**SOURCE EXCERPT**

———

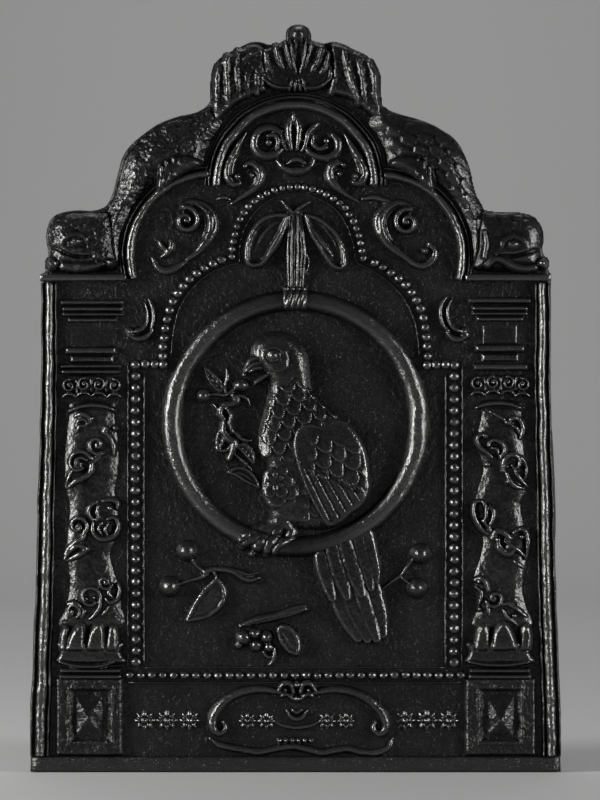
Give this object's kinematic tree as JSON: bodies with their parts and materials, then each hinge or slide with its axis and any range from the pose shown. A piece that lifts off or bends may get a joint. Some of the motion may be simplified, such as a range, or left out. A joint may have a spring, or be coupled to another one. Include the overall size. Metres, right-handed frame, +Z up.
{
  "type": "fireback",
  "caption": "Arched cast-iron fireback plate with a parrot in a hoop, pilasters, bead border, dolphins and shell crest in relief; flat back, stands on its foot.",
  "frame": {"origin": "under the middle of the foot, on the surface that the plate stands on", "axes": "+Z up, -Y out of the ornamented front face, +Y out of the flat back, +X to the viewer's right"},
  "size_m": [0.531, 0.041, 0.748],
  "materials": {
    "plate": "blackened as-cast ground",
    "relief": "blackened cast relief, rubbed to a satin sheen on its high points"
  },
  "bodies": {
    "root": {"back_plate": "plate", "foot_rail": "plate", "edge_moulding_left": "relief", "edge_moulding_right": "relief", "top_arch": "relief", "shoulder_arch_left": "relief", "shoulder_arch_right": "relief", "cornice_left": "relief", "cornice_right": "relief", "dolphin_left": "relief", "dolphin_right": "relief", "crest_shell": "relief", "tail_fin_left": "relief", "tail_fin_right": "relief", "palmette": "relief", "tympanum_scroll_left": "relief", "tympanum_scroll_right": "relief", "shoulder_scroll_left": "relief", "shoulder_scroll_right": "relief", "console_leaf_left": "relief", "console_leaf_right": "relief", "bead_row": "relief", "bead_column_left": "relief", "bead_column_right": "relief", "bead_canopy": "relief", "hoop": "relief", "ribbon_tie": "relief", "ribbon_bow": "relief", "parrot_wing": "relief", "parrot_body": "relief", "parrot_feet": "relief", "parrot_tail": "relief", "cherry_branch": "relief", "cherry_sprig_left": "relief", "cherry_sprig_right": "relief", "fruit_ornament": "relief", "pedestal_left": "relief", "pedestal_right": "relief", "diamond_boss_left": "relief", "diamond_boss_right": "relief", "column_shaft_left": "relief", "column_shaft_right": "relief", "column_base_left": "relief", "column_base_right": "relief", "capital_left": "relief", "capital_right": "relief", "column_neck_left": "relief", "column_neck_right": "relief", "entablature_left": "relief", "entablature_right": "relief", "foliage_top_left": "relief", "foliage_top_right": "relief", "foliage_middle_left": "relief", "foliage_middle_right": "relief", "foliage_bottom_left": "relief", "foliage_bottom_right": "relief", "cartouche": "relief", "cartouche_rosettes": "relief", "base_rosettes_left": "relief", "base_rosettes_right": "relief"}
  },
  "joints": []
}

———

**TASK GOAL**
Using the data above, return each line exactly as written.

**PROBLEM SOLUTION**
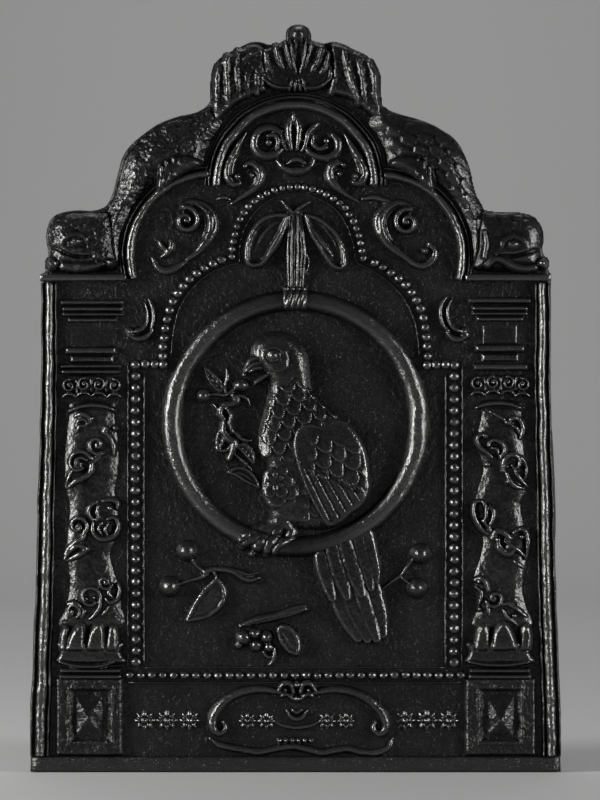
Give this object's kinematic tree as JSON: bodies with their parts and materials, then each hinge or slide with its axis and any range from the pose shown. A piece that lifts off or bends may get a joint. Some of the motion may be simplified, such as a range, or left out. A joint may have a spring, or be coupled to another one. Include the overall size. Metres, right-handed frame, +Z up.
{
  "type": "fireback",
  "caption": "Arched cast-iron fireback plate with a parrot in a hoop, pilasters, bead border, dolphins and shell crest in relief; flat back, stands on its foot.",
  "frame": {"origin": "under the middle of the foot, on the surface that the plate stands on", "axes": "+Z up, -Y out of the ornamented front face, +Y out of the flat back, +X to the viewer's right"},
  "size_m": [0.531, 0.041, 0.748],
  "materials": {
    "plate": "blackened as-cast ground",
    "relief": "blackened cast relief, rubbed to a satin sheen on its high points"
  },
  "bodies": {
    "root": {"back_plate": "plate", "foot_rail": "plate", "edge_moulding_left": "relief", "edge_moulding_right": "relief", "top_arch": "relief", "shoulder_arch_left": "relief", "shoulder_arch_right": "relief", "cornice_left": "relief", "cornice_right": "relief", "dolphin_left": "relief", "dolphin_right": "relief", "crest_shell": "relief", "tail_fin_left": "relief", "tail_fin_right": "relief", "palmette": "relief", "tympanum_scroll_left": "relief", "tympanum_scroll_right": "relief", "shoulder_scroll_left": "relief", "shoulder_scroll_right": "relief", "console_leaf_left": "relief", "console_leaf_right": "relief", "bead_row": "relief", "bead_column_left": "relief", "bead_column_right": "relief", "bead_canopy": "relief", "hoop": "relief", "ribbon_tie": "relief", "ribbon_bow": "relief", "parrot_wing": "relief", "parrot_body": "relief", "parrot_feet": "relief", "parrot_tail": "relief", "cherry_branch": "relief", "cherry_sprig_left": "relief", "cherry_sprig_right": "relief", "fruit_ornament": "relief", "pedestal_left": "relief", "pedestal_right": "relief", "diamond_boss_left": "relief", "diamond_boss_right": "relief", "column_shaft_left": "relief", "column_shaft_right": "relief", "column_base_left": "relief", "column_base_right": "relief", "capital_left": "relief", "capital_right": "relief", "column_neck_left": "relief", "column_neck_right": "relief", "entablature_left": "relief", "entablature_right": "relief", "foliage_top_left": "relief", "foliage_top_right": "relief", "foliage_middle_left": "relief", "foliage_middle_right": "relief", "foliage_bottom_left": "relief", "foliage_bottom_right": "relief", "cartouche": "relief", "cartouche_rosettes": "relief", "base_rosettes_left": "relief", "base_rosettes_right": "relief"}
  },
  "joints": []
}